I have no idea about roof budgets, but this should be expensive
They started with this
… and ended with this
Even looking again at the lovely deck (grill!) and allowing that the roof deck build-out may have cost more money than I know, there’s a lot of room between the $935,000 (or so) in added value and the (likely) renovation budget. It’s not easy to spend a million bucks on a modest (“1,700 sq ft”) loft, even with a roof. The work almost certainly generated a greater return than the dollars spent, which is a common concern in the Media Division of the Real Estate Industrial Complex. (See my June 11, spectacular renovation of Village penthouse loft is not quite as well received as renovator hoped at 42 East 12 Street, for the latest time I addressed this comprehensively, and ended a trio of Guess The Budget posts [UPDATE: I forgot to link to this June 26 summary post on LinkedIn with the actual Media Division references I was thinking about: Renovation Cost v.
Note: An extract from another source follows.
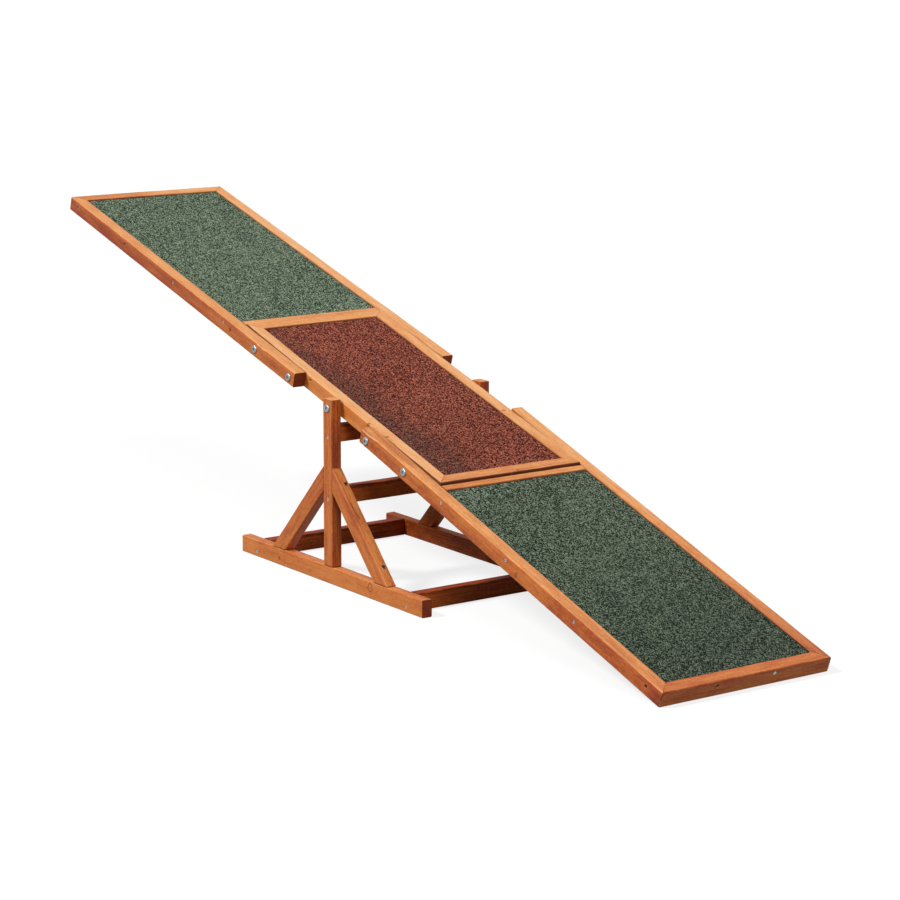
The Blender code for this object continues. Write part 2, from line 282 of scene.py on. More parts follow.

Resale Value: some real Manhattan loft stories.)
Before I play the nicely-played card again, there is one thing about this building that should give any potential renovator pause: just how big is the market for a sophisticated (single bedroom!) loft that is optimized for entertaining (between the proportionately huge living room and the roof, this is a party space) that has no elevator?? Five flights up to the loft, and another flight (pause to catch your breath here) to the roof.
In this case, in 2015 the market was deep enough. Not to get the 2011-buyer-turned-2015-seller everything he wanted, but deep enough to get him more than (a) market improvement since his 2011 purchase plus (b) his (likely) renovation budget. (He started at $3.2mm and needed a price drop to $3.1mm after 60 days to get the contract in another 60 days that closed at $2.935mm.)
Not to be age-ist, but the buyer pool for 6th floor walk-up lofts skews young. The buyer pool for lofts requiring cash ($750,000??) to fund a renovation contains some wealthy thirty-somethings, but tends to skew older. Fascinating that this seller created a great loft for a single person or couple who love to entertain, and found a buyer with enough friends physically fit enough for repeat visits to the top floor and roof.
Nicely played, sir; nicely played.
different ways to handle a tape measure, I guess
Things that make me go hmmm …. When the loft was marketed as a create-your-own space opportunity in 2011 there were “12 foot ceilings”. (Click the listing photos to see that the ceilings were closed, i.e., flat.) The 2011-buyer-turned-2015-seller exposed the ceiling beams (“joists”, no?), which had the visual effect of raising the ceilings (the skylights help this, a lot). I suppose that since there are No Rules, babbling “soaring 14 f00t ceilings” is probably within bounds. Just weird to see a ceiling grow two feet.